(Entries with parts and joints)
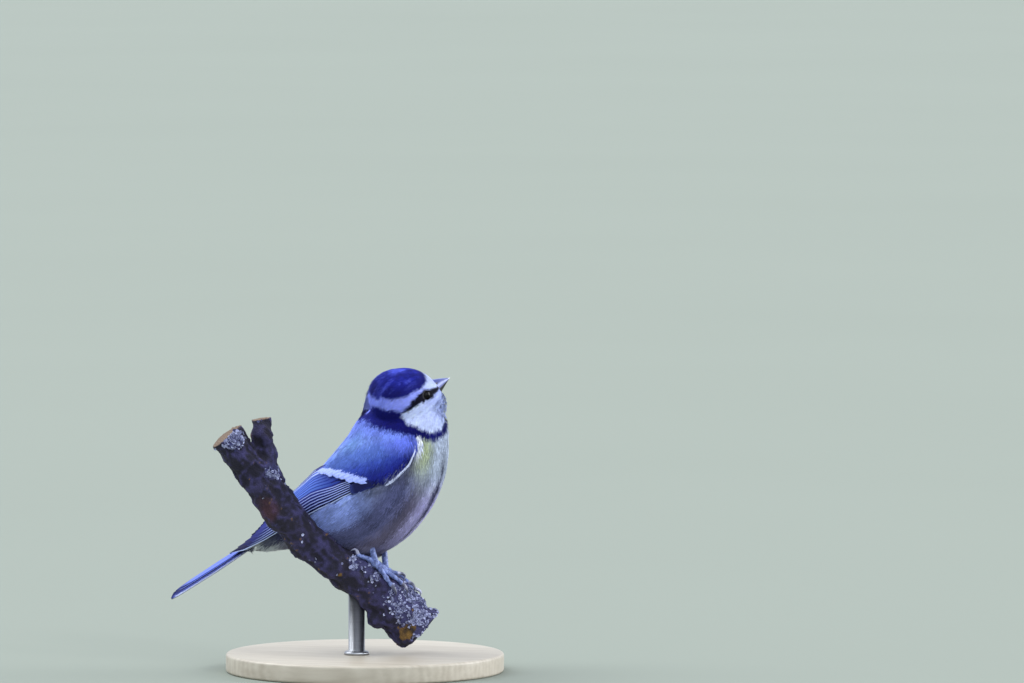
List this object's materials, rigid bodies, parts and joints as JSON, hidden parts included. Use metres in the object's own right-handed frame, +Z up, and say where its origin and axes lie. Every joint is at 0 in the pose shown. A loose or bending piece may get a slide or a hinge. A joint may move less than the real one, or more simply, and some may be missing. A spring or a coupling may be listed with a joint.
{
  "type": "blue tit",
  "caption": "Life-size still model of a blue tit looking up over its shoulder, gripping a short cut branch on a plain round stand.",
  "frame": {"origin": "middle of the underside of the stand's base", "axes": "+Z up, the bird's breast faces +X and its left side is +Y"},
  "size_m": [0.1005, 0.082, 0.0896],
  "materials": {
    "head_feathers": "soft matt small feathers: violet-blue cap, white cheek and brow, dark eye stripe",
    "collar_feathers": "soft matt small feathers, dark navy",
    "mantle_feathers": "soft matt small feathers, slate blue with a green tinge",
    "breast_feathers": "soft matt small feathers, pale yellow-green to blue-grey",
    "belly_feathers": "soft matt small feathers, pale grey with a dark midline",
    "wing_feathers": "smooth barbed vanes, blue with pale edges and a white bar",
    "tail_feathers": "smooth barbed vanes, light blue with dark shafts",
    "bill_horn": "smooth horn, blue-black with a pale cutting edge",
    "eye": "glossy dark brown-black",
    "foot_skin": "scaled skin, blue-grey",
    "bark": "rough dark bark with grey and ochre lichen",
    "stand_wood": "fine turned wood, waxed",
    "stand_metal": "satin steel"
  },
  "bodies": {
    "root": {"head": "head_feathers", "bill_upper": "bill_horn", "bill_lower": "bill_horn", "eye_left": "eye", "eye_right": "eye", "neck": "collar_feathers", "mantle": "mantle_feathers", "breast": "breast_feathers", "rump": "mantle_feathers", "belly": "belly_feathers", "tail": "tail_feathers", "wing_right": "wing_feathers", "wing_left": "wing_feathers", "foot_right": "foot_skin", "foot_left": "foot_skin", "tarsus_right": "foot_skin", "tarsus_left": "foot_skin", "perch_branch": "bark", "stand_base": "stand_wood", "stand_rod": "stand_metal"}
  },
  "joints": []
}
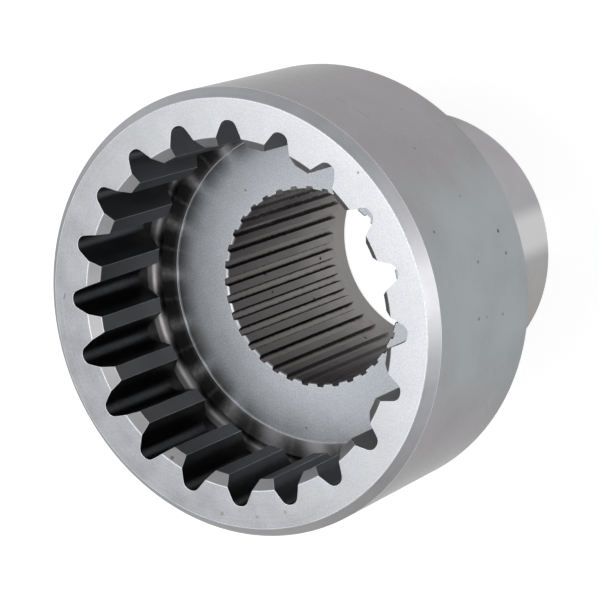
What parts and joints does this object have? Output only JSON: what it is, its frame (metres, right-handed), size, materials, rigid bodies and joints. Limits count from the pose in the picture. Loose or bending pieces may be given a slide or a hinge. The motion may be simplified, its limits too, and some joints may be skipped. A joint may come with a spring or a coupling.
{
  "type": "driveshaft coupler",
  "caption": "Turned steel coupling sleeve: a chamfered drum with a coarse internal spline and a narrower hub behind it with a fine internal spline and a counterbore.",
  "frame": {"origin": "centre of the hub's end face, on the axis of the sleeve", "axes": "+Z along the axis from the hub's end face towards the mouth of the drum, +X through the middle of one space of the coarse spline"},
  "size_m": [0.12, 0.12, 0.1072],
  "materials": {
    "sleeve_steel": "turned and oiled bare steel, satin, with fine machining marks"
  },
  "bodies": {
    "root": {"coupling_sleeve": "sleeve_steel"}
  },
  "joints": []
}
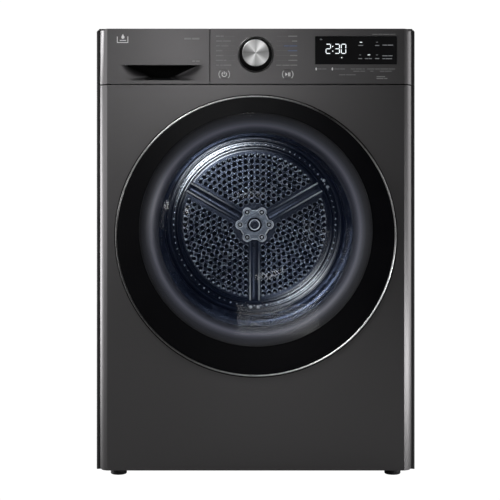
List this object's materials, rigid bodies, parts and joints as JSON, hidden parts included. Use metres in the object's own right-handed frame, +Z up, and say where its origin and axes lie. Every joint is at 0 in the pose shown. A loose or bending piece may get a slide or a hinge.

* * *

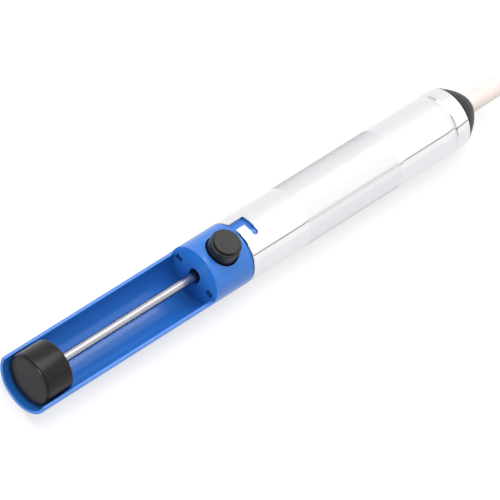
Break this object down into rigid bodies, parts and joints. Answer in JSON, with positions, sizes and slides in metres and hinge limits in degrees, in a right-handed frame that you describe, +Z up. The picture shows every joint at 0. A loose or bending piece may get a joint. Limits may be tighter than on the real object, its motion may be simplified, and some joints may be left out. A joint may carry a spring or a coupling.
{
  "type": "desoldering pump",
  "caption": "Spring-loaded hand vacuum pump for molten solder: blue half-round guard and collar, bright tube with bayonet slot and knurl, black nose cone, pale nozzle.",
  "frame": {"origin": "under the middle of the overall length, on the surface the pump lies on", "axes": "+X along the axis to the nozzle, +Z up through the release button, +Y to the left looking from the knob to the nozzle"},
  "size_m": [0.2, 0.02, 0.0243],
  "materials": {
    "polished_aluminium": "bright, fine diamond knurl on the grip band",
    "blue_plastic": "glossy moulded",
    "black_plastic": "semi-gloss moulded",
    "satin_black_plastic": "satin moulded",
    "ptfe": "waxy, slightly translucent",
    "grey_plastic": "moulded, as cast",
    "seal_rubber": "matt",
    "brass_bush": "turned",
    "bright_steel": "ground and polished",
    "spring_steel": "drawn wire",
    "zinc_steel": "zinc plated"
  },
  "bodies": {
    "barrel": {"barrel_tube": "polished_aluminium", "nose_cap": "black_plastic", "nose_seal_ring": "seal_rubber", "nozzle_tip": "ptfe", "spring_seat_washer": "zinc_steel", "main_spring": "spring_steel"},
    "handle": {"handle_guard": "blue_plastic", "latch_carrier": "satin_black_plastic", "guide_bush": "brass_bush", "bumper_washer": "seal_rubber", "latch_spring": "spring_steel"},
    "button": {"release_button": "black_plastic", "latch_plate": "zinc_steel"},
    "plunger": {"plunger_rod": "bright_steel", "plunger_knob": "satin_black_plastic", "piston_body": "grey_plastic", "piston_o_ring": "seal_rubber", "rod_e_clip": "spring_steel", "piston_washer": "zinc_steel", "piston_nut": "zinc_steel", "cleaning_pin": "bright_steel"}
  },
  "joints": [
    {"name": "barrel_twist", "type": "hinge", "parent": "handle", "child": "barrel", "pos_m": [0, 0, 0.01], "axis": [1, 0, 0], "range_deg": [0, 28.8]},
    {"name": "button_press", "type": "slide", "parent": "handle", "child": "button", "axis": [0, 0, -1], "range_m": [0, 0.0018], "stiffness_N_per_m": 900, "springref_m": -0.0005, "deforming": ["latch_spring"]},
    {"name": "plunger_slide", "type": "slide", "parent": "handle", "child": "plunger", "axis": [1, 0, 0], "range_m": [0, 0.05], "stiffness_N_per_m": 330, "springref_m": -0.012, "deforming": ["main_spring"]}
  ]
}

==

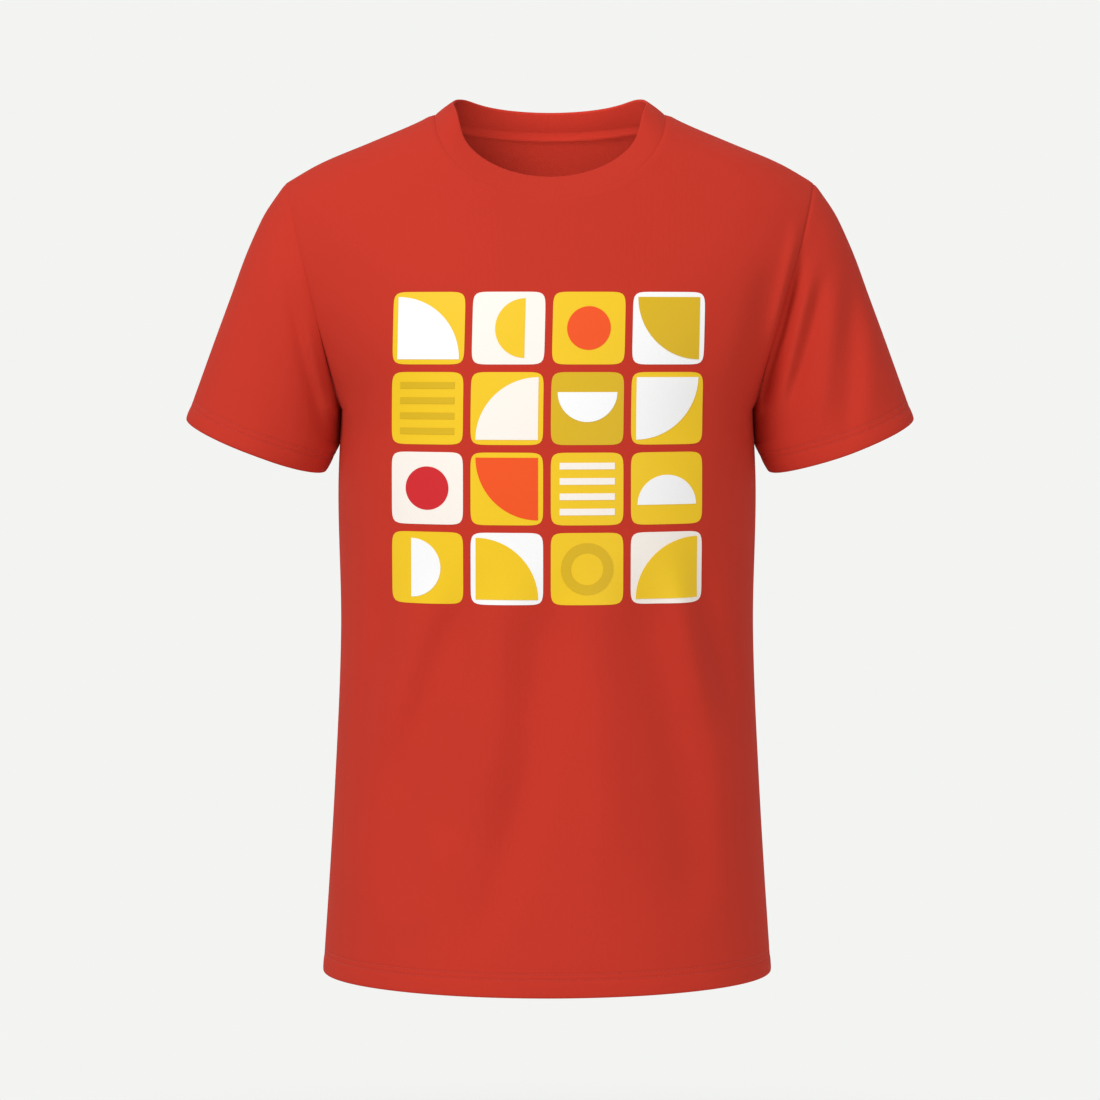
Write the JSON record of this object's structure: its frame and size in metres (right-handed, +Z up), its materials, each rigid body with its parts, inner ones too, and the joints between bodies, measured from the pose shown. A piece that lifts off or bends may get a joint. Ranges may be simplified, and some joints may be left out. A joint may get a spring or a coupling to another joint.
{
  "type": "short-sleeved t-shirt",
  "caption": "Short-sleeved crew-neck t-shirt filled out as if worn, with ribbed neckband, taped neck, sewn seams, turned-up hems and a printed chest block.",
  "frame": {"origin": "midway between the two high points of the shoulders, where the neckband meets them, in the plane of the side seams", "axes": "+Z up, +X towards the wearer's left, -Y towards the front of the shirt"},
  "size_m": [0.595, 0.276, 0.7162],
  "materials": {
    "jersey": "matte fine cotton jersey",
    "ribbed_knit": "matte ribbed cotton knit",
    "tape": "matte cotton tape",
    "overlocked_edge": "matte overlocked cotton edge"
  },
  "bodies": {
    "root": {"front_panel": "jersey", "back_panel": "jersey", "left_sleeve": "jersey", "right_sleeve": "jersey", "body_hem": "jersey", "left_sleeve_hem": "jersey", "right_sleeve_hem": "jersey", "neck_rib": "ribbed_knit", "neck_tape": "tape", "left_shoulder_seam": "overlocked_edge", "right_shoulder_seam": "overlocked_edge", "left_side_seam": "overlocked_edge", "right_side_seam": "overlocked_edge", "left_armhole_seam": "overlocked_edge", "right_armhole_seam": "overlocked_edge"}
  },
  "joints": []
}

▶ [Aim of the task]: Find and copy each line above that includes the string "between".

▶ [Answer in full]:
Write the JSON record of this object's structure: its frame and size in metres (right-handed, +Z up), its materials, each rigid body with its parts, inner ones too, and the joints between bodies, measured from the pose shown. A piece that lifts off or bends may get a joint. Ranges may be simplified, and some joints may be left out. A joint may get a spring or a coupling to another joint.
  "frame": {"origin": "midway between the two high points of the shoulders, where the neckband meets them, in the plane of the side seams", "axes": "+Z up, +X towards the wearer's left, -Y towards the front of the shirt"},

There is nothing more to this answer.